Elia Kazan’s first wife had died in 1963. He and Loden had known each other for several years before the wedding.  Kazan visited Little Rock frequently in the 1960s visiting his son.  While here, he would go to War Memorial Park to play tennis.

Kazan won two Oscars for directing: Gentlemen’s Agreement and On the Waterfront.  He was also nominated for helming A Streetcar Named Desire, East of Eden, and America America.  On the latter film he was also nominated for producing the film and for being a screenwriter.  All together, his films won 21 Oscars and received an additional 37 nominations.

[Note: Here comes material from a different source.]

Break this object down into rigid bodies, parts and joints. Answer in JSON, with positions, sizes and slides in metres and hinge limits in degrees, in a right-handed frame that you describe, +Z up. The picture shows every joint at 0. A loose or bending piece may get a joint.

In 1999, Kazan received an Honorary Oscar in tribute to his career.  Because he had “named names” before the House Un-American Activities Committee thereby abetting in the blacklisting of people suspected of being Communists, this recognition was not without controversy.  Approximately 250 people picketed that ceremony, and some in attendance did not applaud when he came out.  Earlier in the ceremony, comedian Robin Williams made light of the controversy by opining “Let Lainie Sing” a joking reference to the singer and actress Lainie Kazan (no relation).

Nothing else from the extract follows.